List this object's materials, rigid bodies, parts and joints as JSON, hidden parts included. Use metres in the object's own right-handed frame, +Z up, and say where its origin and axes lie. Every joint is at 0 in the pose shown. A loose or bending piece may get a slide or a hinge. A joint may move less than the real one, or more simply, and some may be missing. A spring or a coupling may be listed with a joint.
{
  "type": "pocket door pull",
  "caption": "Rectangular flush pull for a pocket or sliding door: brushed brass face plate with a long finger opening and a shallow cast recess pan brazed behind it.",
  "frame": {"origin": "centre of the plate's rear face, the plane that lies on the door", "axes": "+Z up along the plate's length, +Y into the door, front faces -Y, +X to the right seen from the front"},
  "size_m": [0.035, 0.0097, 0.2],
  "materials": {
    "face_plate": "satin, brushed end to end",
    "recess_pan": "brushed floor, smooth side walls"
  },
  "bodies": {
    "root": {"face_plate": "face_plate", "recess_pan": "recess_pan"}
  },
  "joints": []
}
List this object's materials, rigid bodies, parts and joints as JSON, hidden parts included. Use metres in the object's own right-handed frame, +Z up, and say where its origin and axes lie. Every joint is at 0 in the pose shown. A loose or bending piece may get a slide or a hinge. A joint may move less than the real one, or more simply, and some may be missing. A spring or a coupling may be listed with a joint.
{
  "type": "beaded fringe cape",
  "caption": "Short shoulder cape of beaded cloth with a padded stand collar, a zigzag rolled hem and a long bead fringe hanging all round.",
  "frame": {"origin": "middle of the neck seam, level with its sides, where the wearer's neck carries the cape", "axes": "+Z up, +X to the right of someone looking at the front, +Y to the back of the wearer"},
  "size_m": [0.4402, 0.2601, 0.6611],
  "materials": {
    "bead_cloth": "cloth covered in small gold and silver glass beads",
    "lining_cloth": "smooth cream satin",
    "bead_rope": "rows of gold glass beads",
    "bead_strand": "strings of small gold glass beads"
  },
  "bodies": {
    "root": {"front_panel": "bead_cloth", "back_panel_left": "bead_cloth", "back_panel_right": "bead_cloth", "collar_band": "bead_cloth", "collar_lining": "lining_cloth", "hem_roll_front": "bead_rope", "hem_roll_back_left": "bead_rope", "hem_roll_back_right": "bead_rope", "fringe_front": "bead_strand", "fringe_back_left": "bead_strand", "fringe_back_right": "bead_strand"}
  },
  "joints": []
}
────────────────────────────────────────
What this task involves:
Each line of the material above needs to be quoted exactly, please.

Solution:
List this object's materials, rigid bodies, parts and joints as JSON, hidden parts included. Use metres in the object's own right-handed frame, +Z up, and say where its origin and axes lie. Every joint is at 0 in the pose shown. A loose or bending piece may get a slide or a hinge. A joint may move less than the real one, or more simply, and some may be missing. A spring or a coupling may be listed with a joint.
{
  "type": "pocket door pull",
  "caption": "Rectangular flush pull for a pocket or sliding door: brushed brass face plate with a long finger opening and a shallow cast recess pan brazed behind it.",
  "frame": {"origin": "centre of the plate's rear face, the plane that lies on the door", "axes": "+Z up along the plate's length, +Y into the door, front faces -Y, +X to the right seen from the front"},
  "size_m": [0.035, 0.0097, 0.2],
  "materials": {
    "face_plate": "satin, brushed end to end",
    "recess_pan": "brushed floor, smooth side walls"
  },
  "bodies": {
    "root": {"face_plate": "face_plate", "recess_pan": "recess_pan"}
  },
  "joints": []
}
List this object's materials, rigid bodies, parts and joints as JSON, hidden parts included. Use metres in the object's own right-handed frame, +Z up, and say where its origin and axes lie. Every joint is at 0 in the pose shown. A loose or bending piece may get a slide or a hinge. A joint may move less than the real one, or more simply, and some may be missing. A spring or a coupling may be listed with a joint.
{
  "type": "beaded fringe cape",
  "caption": "Short shoulder cape of beaded cloth with a padded stand collar, a zigzag rolled hem and a long bead fringe hanging all round.",
  "frame": {"origin": "middle of the neck seam, level with its sides, where the wearer's neck carries the cape", "axes": "+Z up, +X to the right of someone looking at the front, +Y to the back of the wearer"},
  "size_m": [0.4402, 0.2601, 0.6611],
  "materials": {
    "bead_cloth": "cloth covered in small gold and silver glass beads",
    "lining_cloth": "smooth cream satin",
    "bead_rope": "rows of gold glass beads",
    "bead_strand": "strings of small gold glass beads"
  },
  "bodies": {
    "root": {"front_panel": "bead_cloth", "back_panel_left": "bead_cloth", "back_panel_right": "bead_cloth", "collar_band": "bead_cloth", "collar_lining": "lining_cloth", "hem_roll_front": "bead_rope", "hem_roll_back_left": "bead_rope", "hem_roll_back_right": "bead_rope", "fringe_front": "bead_strand", "fringe_back_left": "bead_strand", "fringe_back_right": "bead_strand"}
  },
  "joints": []
}